Et puis heureusement, le spectacle a commencé.
Au début, j'étais un peu décontenancée, il y avait beaucoup d'attente de ma part (sachez que pour avoir ma place, j'ai stagné une heure et demie devant la billeterie spécial étudiants où quatre pauvres places étaient disponibles pour la vingtaine de filles à lunettes carrées qui les convoitaient derrière leurs grands verres) et j'étais un peu angoissée, j'avais peur d'être déçue. Ce fut un peu le cas au début quand j'ai constaté que le rôle principal n'était pas tenu par Joy, cette grande fille diaphane qui m'avait tellement plu dans Tanztraüme, mais par une petite brune qui n'avait pas du tout sa fragilité particulière et magnétique.
J'ai quand même été très vite happée par la grâce et le rythme du spectacle, frais et enlevé, et si triste aussi, parce que j'ai l'impression qu'il n'y a que des rencontres ratées, des amours manquées, des rendez-vous violents, des caresses maladroites. J'ai été très émue par leur salut final, heureux et épuisé.

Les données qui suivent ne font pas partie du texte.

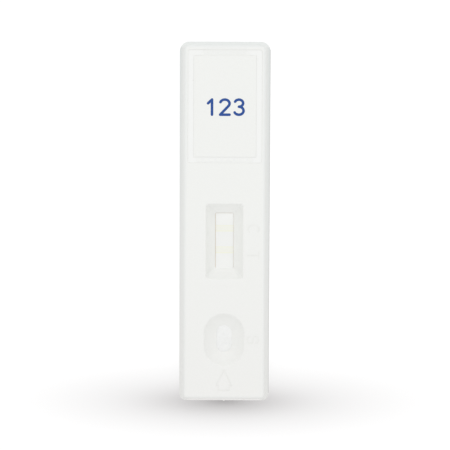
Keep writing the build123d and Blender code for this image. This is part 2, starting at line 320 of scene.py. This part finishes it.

J'ai trouvé que le public était injustement glacial et pincé alors j'ai vite filé dans la nuit pour ne pas entendre les conversations désagréables de sortie de spectacle.

Sinon, l'excellente et réjouissante nouvelle, c'est qu'après la soutenance d'un mémoire qui craint (pas comme ma mémoire, mais je ne sais plus si c'est une bonne chose), il y aura un avion pour New York au début du printemps! Alors si vous avez des conseils ou des adresses planquées, je serai très heureuse de les éprouver. Par le passé, à Amsterdam comme en Suède, les bons plans des lecteurs ont toujours été à la hauteur... Merci d'avance!

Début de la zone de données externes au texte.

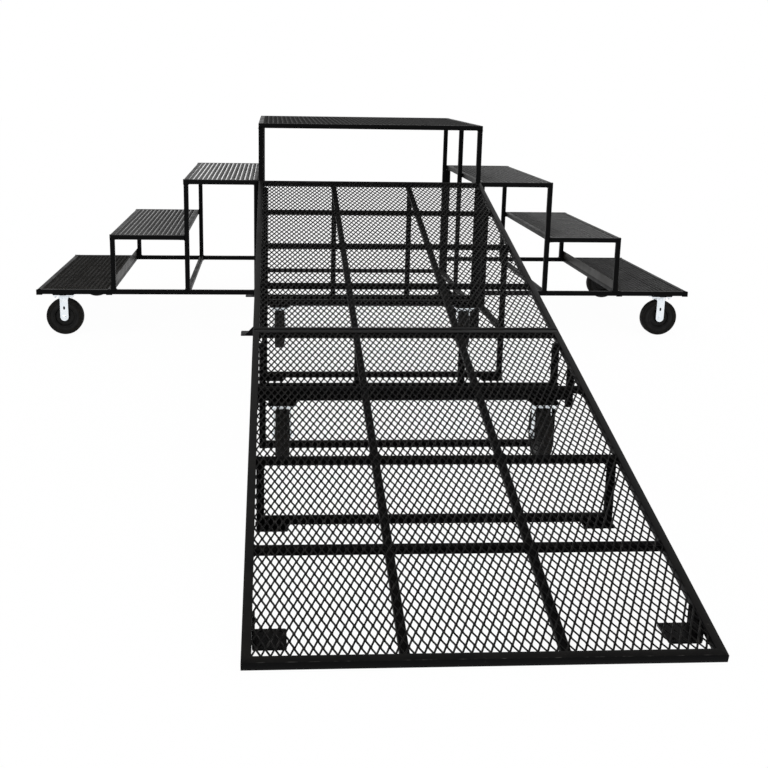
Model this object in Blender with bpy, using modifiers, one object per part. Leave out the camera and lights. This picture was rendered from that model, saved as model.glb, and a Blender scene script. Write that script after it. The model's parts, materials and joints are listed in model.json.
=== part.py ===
# A portable stage ramp on casters: a mesh platform, a stair wing at each side and a ramp
# in two sections that butts against the platform's front legs.
# Metres, +Z up. X runs across, the ramp comes down towards -Y.
# The origin is on the floor under the middle of the whole set.

import math

import bmesh
import bpy
from mathutils import Matrix, Vector

INCH = 0.0254

# Modules
PLATFORM_WIDTH = 48 * INCH
PLATFORM_DEPTH = 48 * INCH
TREAD_RUN = 16 * INCH
RISE = 12 * INCH
# The ramp butts against the platform's front legs, so it is as wide as they stand.
RAMP_WIDTH = PLATFORM_WIDTH
SECTION_LENGTH = 72 * INCH

# Steel stock
TUBE = 1 * INCH
JOIST = 0.75 * INCH
PLATE = 0.25 * INCH
KICK_THICKNESS = 0.125 * INCH
KICK_HEIGHT = 2.8 * INCH
MESH_THICKNESS = 0.0034
STRAND_WIDTH = 0.009
CELL_ACROSS = 0.17
CELL_ALONG = 0.4
HOLE_CUT_LENGTH = 0.01

# Fits
GAP = 0.0003
LAP = 0.002
WELD_LAP = 0.012

# Joist pattern
RAMP_BAYS_ALONG = 4
RAMP_BAYS_ACROSS = 3
DECK_BAYS = 3
TREAD_BAYS = 3

# Casters
WHEEL_DIAMETER = 8 * INCH
WHEEL_WIDTH = 2 * INCH
WHEEL_HEADROOM = 0.655 * INCH
CASTER_PLATE_ACROSS = 4 * INCH
CASTER_PLATE_ALONG = 4.5 * INCH
CASTER_PLATE_THICKNESS = 0.1875 * INCH
FORK_THICKNESS = 0.004
FORK_LEG_WIDTH = 0.048
FORK_SHOULDER_WIDTH = 0.072
FORK_SHOULDER_DROP = 0.034
FORK_SLOT_WIDTH = 0.010
FORK_SLOT_HEIGHT = 0.016
FORK_BRIDGE_INSET = 0.0005
HUB_DIAMETER = 0.046
HUB_OVERHANG = 0.0025
HUB_CLEARANCE = 0.0006
WEB_RECESS = 0.012
TYRE_DEPTH = 0.024
TREAD_CORNER = 0.007
AXLE_DIAMETER = 0.5 * INCH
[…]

Je rentre tout juste de Kontakthof dont c'était la première, ce soir au TNB.
J'étais au cinquième rang, sur la gauche, en face du cheval mécanique qu'enfourche avec une tristesse froide une jeune fille en robe violette qui avait demandé pour cela quelques piécettes à des spectateurs timorés.
Je porte une robe à manches courtes mais j'ai quand même très chaud, je cache mon argentique sous le trench posé sur mes genoux.
Ma voisine fait la conversation et j'acquiesce poliment: est-ce que j'ai vu le documentaire, est-ce que je suis abonnée au TNB, qu'est-ce que je fais dans la vie (là, elle a pris un air très étonné*), et ça me plaît ce que je fais dans la vie, est-ce que je sais qu'il y le même spectacle joué par des seniors, mais quand même ça doit être moins bien, c'est vraiment pas le même public que d'habitude, le décor est vraiment magnifique, on a de la chance d'être bien placé.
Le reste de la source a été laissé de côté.